Le président élu du Tchad, le général Mahamat Idriss Deby Itno (au centre), arrive pour son investiture au Palais des Arts et de la Culture de N'Djamena le 23 mai 2024.. AFP or licensors

Le 23/05/2024 à 13h02

Le général Mahamat Idriss Déby Itno, chef de la junte militaire depuis trois ans au Tchad avant d’être élu Président dans un scrutin boycotté par l’opposition, a prêté serment jeudi pour un mandat de cinq ans, renouvelable une seule fois.

Son élection à la présidentielle du 6 mai, avec officiellement 61% des suffrages, met fin à une période de transition au début de laquelle il avait été proclamé, le 20 avril 2021, à la tête de l’Etat par une junte militaire à la mort de son père Idriss Déby Itno. Le maréchal venait d’être tué par des rebelles en se rendant au front, après avoir dirigé le Tchad d’une main de fer pendant plus de 30 ans.

«Nous, Mahamat Idriss Déby Itno (...), jurons devant le peuple tchadien et sur l’honneur (...) de remplir les hautes fonctions que la Nation nous a confiées», a juré le chef de l’Etat, vêtu de son traditionnel boubou blanc, devant les membres du Conseil constitutionnel et des centaines d’invités au Palais des Arts et de la Culture de N’Djamena.

Après avoir vanté dans un discours le «retour à l’ordre constitutionnel», il a promis d’être «le Président des Tchadiens de tous horizons et de toutes sensibilités».

«Dynastie Déby»

L’élection de ce général de 40 ans, dans un scrutin jugé peu «crédible» par des ONG internationales, marque aussi la fin d’une transition marquée par une répression féroce, parfois dans le sang, d’une opposition qui appelle à mettre fin à 34 années de «dynastie Déby».

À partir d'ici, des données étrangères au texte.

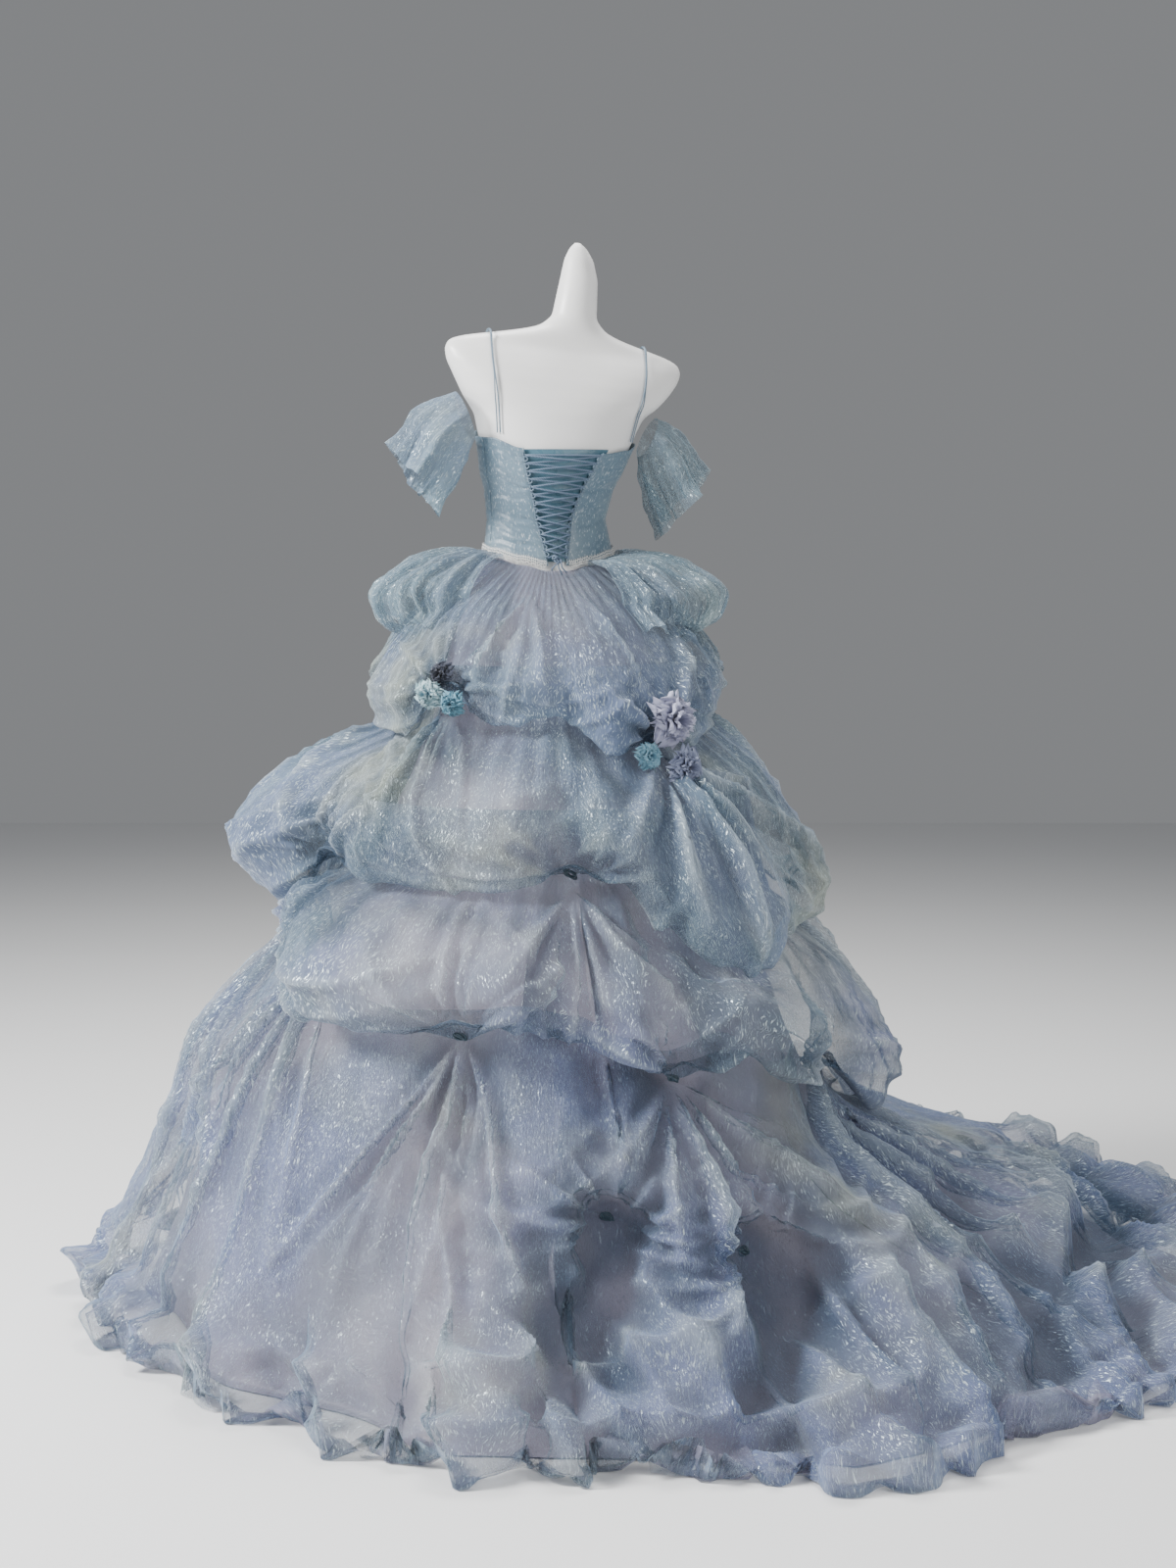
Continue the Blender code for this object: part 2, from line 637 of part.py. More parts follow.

L’ex-opposant Succès Masra, que Déby avait nommé Premier ministre il y a quatre mois, avait cru - ou prétendu croire - faire illusion avec une candidature rivale qualifiée par l’opposition de «vernis démocratique» dans un «scrutin joué d’avance».

Il n’a recueilli que 18,54% des suffrages officiellement, mais avait revendiqué la victoire. Avant de jouer l’apaisement en appelant ses partisans à «poursuivre le combat politique (...) pacifiquement». Masra a présenté sa démission mercredi et était absent à l’investiture.

Adoubé

La cérémonie était aussi l’occasion, en jaugeant le nombre de chefs d’Etat présents, de voir si la communauté internationale soutient toujours celui qu’elle avait adoubé sans barguigner en 2021, alors qu’elle vilipendait et sanctionnait partout ailleurs en Afrique les militaires putschistes. Au final huit chefs d’Etat, tous africains, ont fait le déplacement à N’Djamena. Quelques autres ont dépêché des ministres, le reste leurs ambassadeurs.

Le Français Emmanuel Macron, l’un des rares chefs d’Etat occidentaux à avoir publiquement «félicité» M. Déby pour son élection, a dépêché à l’investiture son ministre délégué chargé notamment du Commerce extérieur et de la Francophonie, Franck Riester.

Le Tchad, pays parmi les plus pauvres du monde, est considéré comme le pilier régional de la guerre contre les jihadistes au Sahel. Paris y entretient un millier de ses militaires, ailleurs expulsés du Mali, du Burkina Faso et du Niger au bénéfice de la Russie et ses paramilitaires ou mercenaires.

Le président russe Vladimir Poutine a été l’un des tout premiers chefs d’Etat à féliciter Mahamat Déby pour son élection.

«Pas démocratique»

Au diapason de l’opposition qui a appelé à la boycotter, des ONG internationales, à l’image de la Fédération internationale des droits humains (FIDH), ont fustigé une élection «ni crédible, ni libre, ni démocratique», «dans un contexte délétère marqué par (...) la multiplication des violations des droits humains».

La junte a fait réprimer violemment toute opposition depuis trois ans et avait écarté du scrutin les rivaux les plus dangereux du général Déby, dans un pays marqué, depuis son indépendance de la France en 1960, par les coups d’Etat, les régimes autoritaires et les assauts réguliers d’une multitude de rébellions.

Le 20 octobre 2022, au moins 300 jeunes qui manifestaient contre le maintien de la junte ont été tués par balles par les militaires et policiers, selon les ONG nationales et internationales. Une cinquantaine, a reconnu le pouvoir. Et plus d’un millier déportés un mois dans un sinistre bagne en plein milieu du désert, dont certains ont été «exécutés» en chemin ou torturés, selon les mêmes ONG et l’opposition.

Deux mois avant l’élection, Yaya Dillo, cousin de Mahamat Déby et son plus farouche rival pour la présidentielle, avait été tué par des militaires dans l’assaut du siège de son parti. «Assassiné» d’une «balle à bout portant dans la tête», selon son parti. Des pays occidentaux et des ONG réclament en vain depuis une enquête indépendante.